Tuesday, September 21, 2010

Dragonfruit

My boyfriend brought me a treat recently, a beautiful dragonfruit. The fruit itself was about half a pound, and cost $7! Other ones at the store were nearly a pound, a single fruit for $14.

Upon first inspection the fruit reminded me of a technicolor pineapple.



When you slice open the dragon fruit, it reveals a hot pink interior, peppered with black seeds. Pink with black polka-dots, like a dress from the 80's.



The taste is bright and buttery like a papaya or a guava, and the texture is like a kiwi, firm but yielding easily to chewing, not crispy like an apple. The black seeds have a little crunch just like a kiwi.

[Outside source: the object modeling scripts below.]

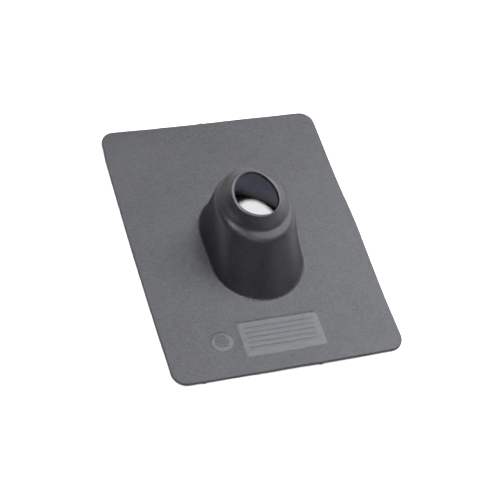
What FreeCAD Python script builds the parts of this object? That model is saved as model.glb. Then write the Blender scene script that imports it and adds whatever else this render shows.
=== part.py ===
import FreeCAD, Part
import math, os
from FreeCAD import Vector, Matrix

# ---------------------------------------------------------------- driving sizes (mm)
# Flange sheet. +Y is the end without the raised pad, +Z is away from the roof.
# The origin is the middle of the sheet's underside.
plate_w = 266.7          # along X
plate_l = 342.9          # along Y
plate_t = 3.3
plate_corner_r = 16.8
plate_edge_round = 0.9   # top edge of the sheet

# Foot of the boot where it rises from the sheet: two half circles and two
# straight sides.
foot_r = 53.8
foot_y_front = -30.8     # centre of the front half circle
foot_y_back = 10.8       # centre of the back half circle
foot_fillet = 1.6

# The ledge, the collar and the lip lean forwards together by this angle.
collar_lean = 9.0        # degrees, towards -Y

# Outer edge of the ledge: a circle in the leaning plane.
shoulder_c = (8.0, 56.8)       # its centre (y, z)
shoulder_r = 46.0
shoulder_round = 4.0

# Inner edge of the ledge, where the collar starts.
ledge_c = (11.6, 60.0)
ledge_r = 39.8

# Lip of the collar.
lip_c = (10.4, 72.7)
lip_r_out = 28.9
bore_r = 26.0
bore_step = 0.6          # the wall steps out by this below the bore
bore_land = 5.0          # straight wall of the bore with its two bevels
bore_bevel_top = 0.8
bore_bevel_low = 0.4
lip_round = 0.9          # outer edge of the lip

wall = 3.2               # wall of the moulding

# Raised pad near the front edge, and a plain round pad beside it.
pad_w, pad_l, pad_h, pad_corner = 91.0, 41.0, 0.6, 3.0
pad_c = (0.0, -131.7)
disc_r, disc_h = 11.5, 0.4
disc_c = (-68.0, -129.6)

# ---------------------------------------------------------------- helpers
lean = math.radians(collar_lean)
up = Vector(0, -math.sin(lean), math.cos(lean))      # axis of the collar
back = Vector(0, math.cos(lean), math.sin(lean))     # in its plane, to +Y
side = Vector(1, 0, 0)

N = 48   # points on each closed section


def closed_wire(pts):
    curve = Part.BSplineCurve()
    curve.interpolate(pts, PeriodicFlag=True)
    return Part.Wire([curve.toShape()])


def ring_pts(centre, r):
    c = Vector(0, centre[0], centre[1]) if len(centre) == 2 else Vector(*centre)
    out = []
    for k in range(N):
        a = 2 * math.pi * k / N
        out.append(c + side * (r * math.cos(a)) + back * (r * math.sin(a)))
    return out


def foot_pts(grow, z):
    """Closed section of the foot at height z, grown outwards by grow."""
    r = foot_r + grow
    mid = (foot_y_front + foot_y_back) / 2.0
    half = (foot_y_back - foot_y_front) / 2.0
    out = []
    for k in range(N):
        a = 2 * math.pi * k / N
        dx, dy = math.cos(a), math.sin(a)
        # distance from the middle to the outline along this direction
        if abs(dx) > 1e-9 and abs(r * dy / dx) <= half:
            d = r / abs(dx)
        else:
            b = half * abs(dy)
            d = b + math.sqrt(b * b - half * half + r * r)
        out.append(Vector(d * dx, mid + d * dy, z))
    return out


def ring(centre, r):
    return closed_wire(ring_pts(centre, r))


def foot(grow, z):
    return closed_wire(foot_pts(grow, z))


def rounded(below, corner, above, size, steps):
    """Sections that round the corner between two walls, up to size mm back."""
    rows = []
    for j in range(steps + 1):
        t = j / float(steps)
        row = []
        for p, q, s in zip(below, corner, above):
            back_by = min(size, 0.45 * (s - q).Length)
            a = q + (p - q).normalize() * back_by
            b = q + (s - q).normalize() * back_by
            row.append(a * (1 - t) ** 2 + q * (2 * t * (1 - t)) + b * t ** 2)
        rows.append(closed_wire(row))
    return rows


def along(c, h, shift=0.0):
    v = Vector(0, c[0], c[1]) + up * h + back * shift
    return (v.x, v.y, v.z)


def loft(wires):
    return Part.makeLoft(wires, True, True)


def rounded_box(w, l, h, r, cx, cy, z):
    b = Part.makeBox(w, l, h, Vector(cx - w / 2, cy - l / 2, z))
    vert = [e for e in b.Edges
            if abs(e.Vertexes[0].Z - e.Vertexes[1].Z) > h / 2]
    return b.makeFillet(r, vert)


# ---------------------------------------------------------------- flange sheet
sheet = rounded_box(plate_w, plate_l, plate_t, plate_corner_r, 0, 0, 0)
sheet = sheet.makeFillet(plate_edge_round,
                         [e for e in sheet.Edges
                          if e.BoundBox.ZMin > plate_t - 1e-6])

pad = rounded_box(pad_w, pad_l, pad_h + 0.5, pad_corner,
                  pad_c[0], pad_c[1], plate_t - 0.5)
disc = Part.makeCylinder(disc_r, disc_h + 0.5,
                         Vector(disc_c[0], disc_c[1], plate_t - 0.5))

# ---------------------------------------------------------------- boot, outside
outline = foot_pts(0, plate_t)
rim_outer = ring_pts(shoulder_c, shoulder_r)
rim_inner = ring_pts(ledge_c, ledge_r)
shell = loft([closed_wire(outline)]
             + rounded(outline, rim_outer, rim_inner, shoulder_round, 4)
             + [closed_wire(rim_inner), ring(lip_c, lip_r_out)])


def edges_near(shape, centre, r, tol=0.25):
    """Edges that lie on the circle (centre, r) of the leaning plane."""
    c = Vector(*centre) if len(centre) == 3 else Vector(0, centre[0], centre[1])
    out = []
    for e in shape.Edges:
        ok = True
        for p in e.discretize(12):
            d = p - c
            h = d.dot(up)
            rr = math.sqrt(d.dot(side) ** 2 + d.dot(back) ** 2)
            if abs(h) > tol or abs(rr - r) > tol:
                ok = False
                break
        if ok:
            out.append(e)
    return out


body = sheet.fuse([shell, pad, disc]).removeSplitter()
foot_edges = []
for e in body.Edges:
    bb = e.BoundBox
    if (bb.ZMax - bb.ZMin < 1e-3 and abs(bb.ZMin - plate_t) < 1e-3
            and bb.XLength > foot_r and bb.YLength > foot_r
            and bb.XLength < 2.5 * foot_r):
        foot_edges.append(e)
body = body.makeFillet(foot_fillet, foot_edges)

# ---------------------------------------------------------------- boot, inside
lip_h = (Vector(0, lip_c[0], lip_c[1]) - Vector(0, ledge_c[0], ledge_c[1])).dot(up)
land_h = lip_h - bore_land
inner = loft([
    foot(-wall, -2.0), foot(-wall, 1.2),
    ring(along(shoulder_c, -wall, 0.2), shoulder_r - wall),
    ring(along(ledge_c, -wall), ledge_r - 1.2),
    ring(along(lip_c, -bore_land), bore_r + bore_step),
])
bore = Part.makeCylinder(bore_r, bore_land + 6.0,
                         Vector(*along(lip_c, -bore_land - 1.0)), up)
body = body.cut(inner).cut(bore)

# lip: rounded outside, bevelled inside, and a small bevel where the bore ends
body = body.makeFillet(lip_round, edges_near(body, lip_c, lip_r_out, 0.05))
body = body.makeChamfer(bore_bevel_top, edges_near(body, lip_c, bore_r, 0.05))
body = body.makeChamfer(bore_bevel_low,
                        edges_near(body, along(lip_c, -bore_land), bore_r, 0.02))

body = body.removeSplitter()
if body.ShapeType == "Compound" and len(body.Solids) == 1:
    body = body.Solids[0]

bb = body.optimalBoundingBox(False)
print("valid", body.isValid(), "solids", len(body.Solids), "faces", len(body.Faces))
print("volume cm3 %.1f" % (body.Volume / 1000.0))
print("box %.2f..%.2f %.2f..%.2f %.2f..%.2f" % (bb.XMin, bb.XMax, bb.YMin, bb.YMax, bb.ZMin, bb.ZMax))
for f in body.Faces:
    if isinstance(f.Surface, Part.Cylinder) and abs(f.Surface.Radius - bore_r) < 1e-6:
        u0, u1, v0, v1 = f.ParameterRange
        mid = f.Surface.Center + f.Surface.Axis * ((v0 + v1) / 2)
        print("bore wall: length %.3f, middle (%.3f, %.3f, %.3f), axis (%.5f, %.5f, %.5f)"
              % (abs(v1 - v0), mid.x, mid.y, mid.z, f.Surface.Axis.x, f.Surface.Axis.y, f.Surface.Axis.z))

os.makedirs("parts", exist_ok=True)
body.exportStep("parts/flashing_boot.step")
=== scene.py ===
import math

import bmesh
import bpy
import numpy as np
from mathutils import Matrix, Vector
from mathutils.geometry import delaunay_2d_cdt


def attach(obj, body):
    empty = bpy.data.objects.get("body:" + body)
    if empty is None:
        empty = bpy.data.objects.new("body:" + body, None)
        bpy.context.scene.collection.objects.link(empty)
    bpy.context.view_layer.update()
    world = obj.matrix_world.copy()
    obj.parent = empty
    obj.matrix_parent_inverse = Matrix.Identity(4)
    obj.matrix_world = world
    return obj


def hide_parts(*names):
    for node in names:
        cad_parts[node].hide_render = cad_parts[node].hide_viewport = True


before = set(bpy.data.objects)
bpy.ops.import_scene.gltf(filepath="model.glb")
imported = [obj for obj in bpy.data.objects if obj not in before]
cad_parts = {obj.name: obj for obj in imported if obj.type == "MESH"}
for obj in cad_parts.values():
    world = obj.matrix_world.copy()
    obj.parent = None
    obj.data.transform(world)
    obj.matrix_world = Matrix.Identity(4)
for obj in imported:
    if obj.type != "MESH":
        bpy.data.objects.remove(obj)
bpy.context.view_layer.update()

MM = 0.001

# ------------------------------------------------------------------ sizes (mm)
PLATE_W, PLATE_L, T = 266.7, 342.9, 3.3
CORNER_R = 16.8
EDGE_R = 1.0            # rounding of the sheet's top edge
EDGE_LOW = 0.3          # small rounding of its lower edge

N = 256                 # points round the boot

# foot of the boot: two half circles and straight sides, slightly out of true
FOOT_R, FOOT_Y0, FOOT_Y1 = 53.8, -30.8, 10.8
FOOT_X = 0.95
FOOT_H = ((0.27, 0.11), (-0.04, 0.17))   # soft deviation: 2 and 3 lobes (cos, sin)
FOOT_FILLET = 2.5

SHOULDER = dict(c=(0.39, 7.23, 56.5), r=46.2, tilt=(3.97, -7.11))
LEDGE = dict(c=(-0.63, 11.92, 60.0), r=40.48, tilt=(6.48, -9.96))
RIM = dict(c=(-0.50, 10.22, 72.7), r=29.15, tilt=(6.48, -9.96))
MOUTH = dict(c=(-0.30, 10.40, 72.7), tilt=(6.40, -9.50))
SHOULDER_ROUND = 4.0
LEDGE_FILLET = 2.6
COLLAR_BOW = 0.35       # the collar flares a little towards the ledge
LIP_ROUND = 0.9         # outer edge of the lip
LIP_INNER = 0.35        # its inner edge
BORE_LAND = 5.0
BORE_STEP = 0.6
WALL = 3.2

PAD_W, PAD_L, PAD_H, PAD_R = 91.0, 41.0, 0.38, 3.4
PAD_C = (-0.4, -129.4)
DISC_R, DISC_H = 11.5, 0.30
DISC_C = (-68.2, -127.6)

LIFT = 1.6              # the back left corner stands this much off the floor

rng = np.random.default_rng(7)


# ------------------------------------------------------------------ helpers
def smooth(e0, e1, x):
    t = np.clip((x - e0) / (e1 - e0), 0.0, 1.0)
    return t * t * (3.0 - 2.0 * t)


def unit(v):
    return v / np.maximum(np.linalg.norm(v, axis=-1, keepdims=True), 1e-12)


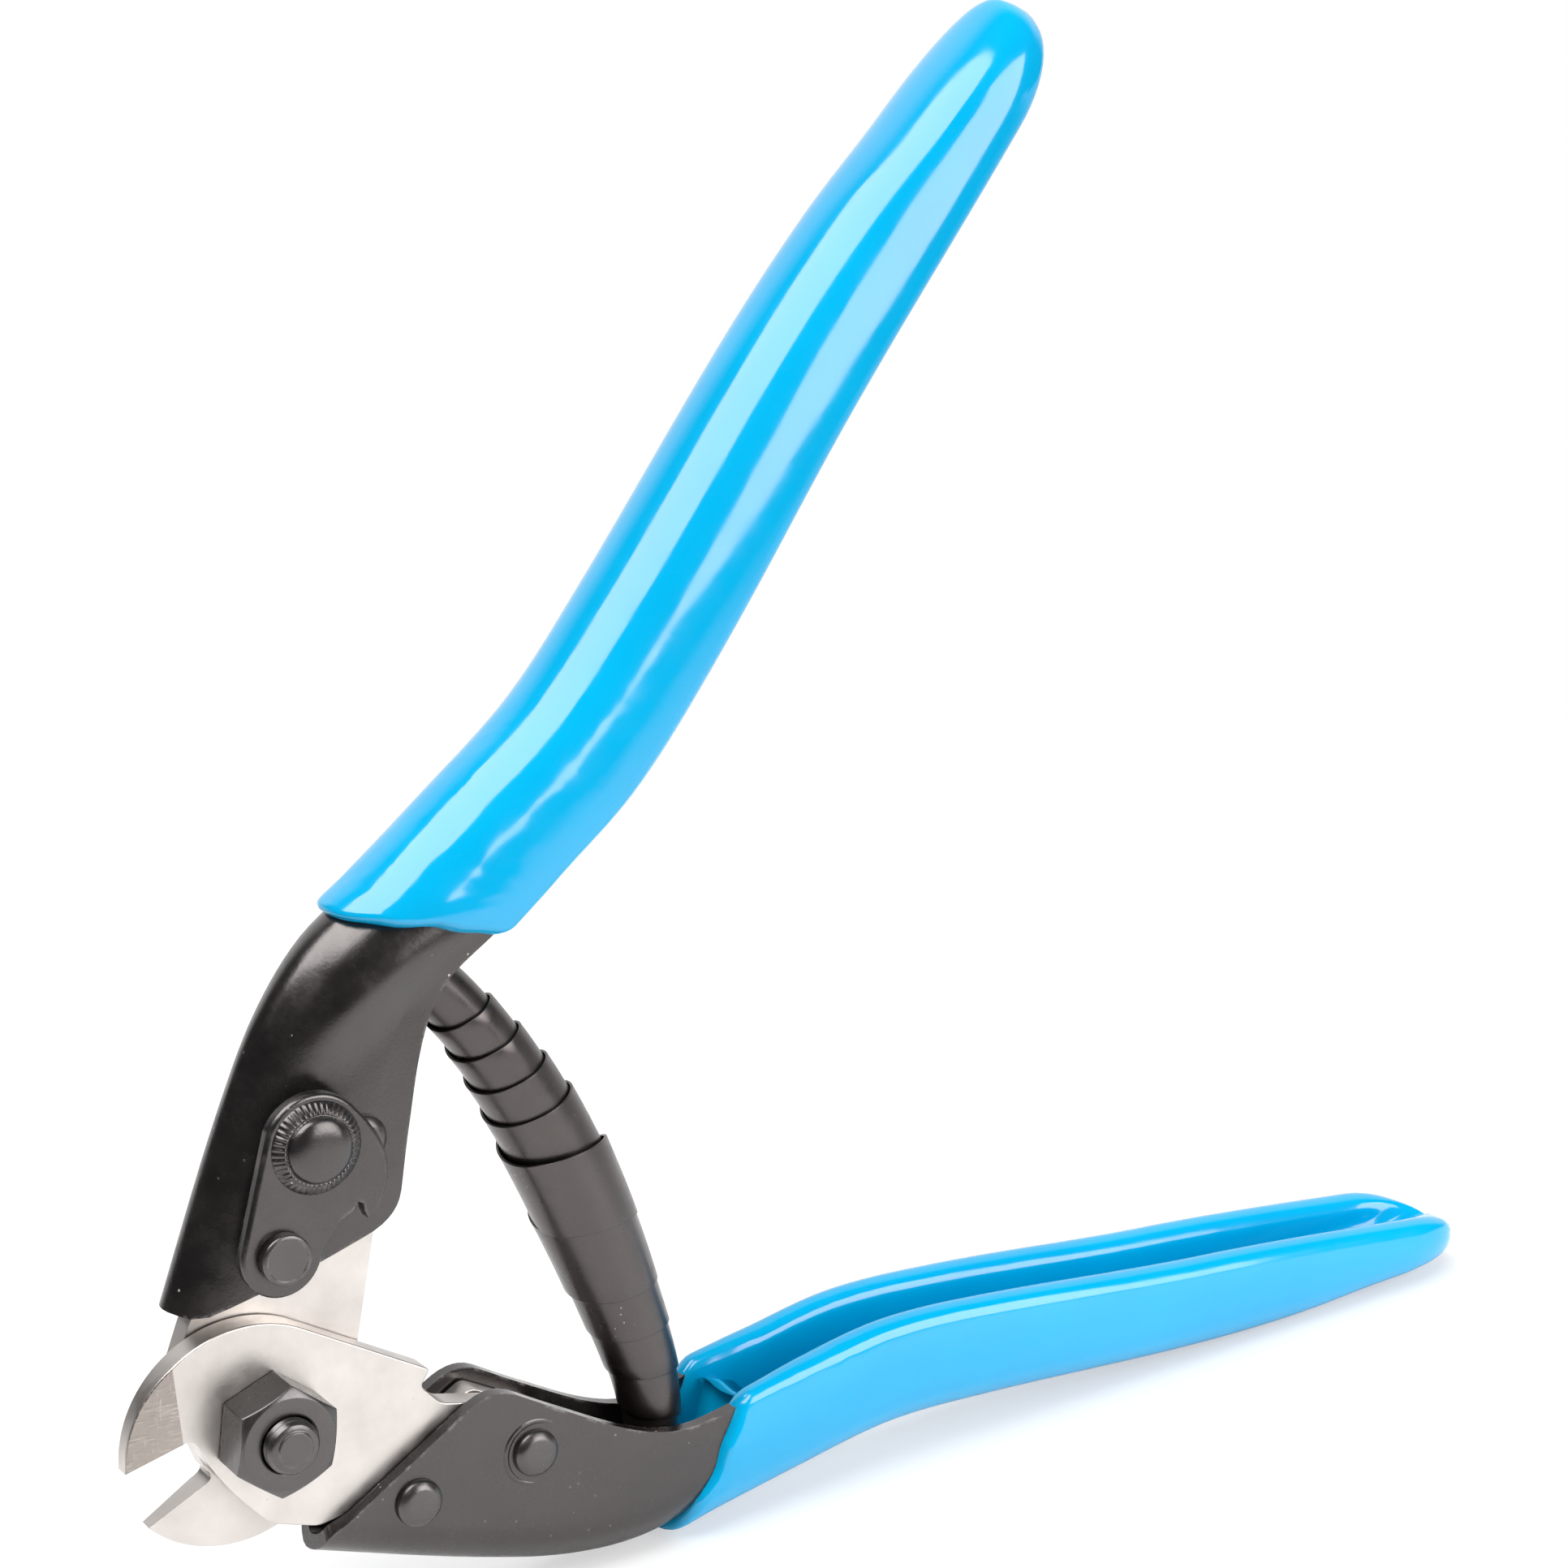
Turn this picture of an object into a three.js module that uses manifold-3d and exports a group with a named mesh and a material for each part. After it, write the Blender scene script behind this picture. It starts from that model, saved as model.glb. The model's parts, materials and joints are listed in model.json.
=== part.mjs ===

Dragonfruit is also called "pitaya". They are native to Mexico, Central and South America, but are also cultivated in parts of Asia. Some varities have white interior flesh with black seeds. Looking at the pictures on Wikipedia, it appears that the dragonfruit we shared was from Costa Rica.

Recently on Top Chef, one of the finalists used Dragonfruits to make the desert in his final challenge. It was a spin on the Singapore Sling. He hollowed out the dragonfruit, put coconut on the bottom of the fruit, and layered fruit macerated in a singapore sling cocktail in it. It looked delicous, surprising and refreshing.

I loved trying the dragonfruit, next on my list . . . mangosteens.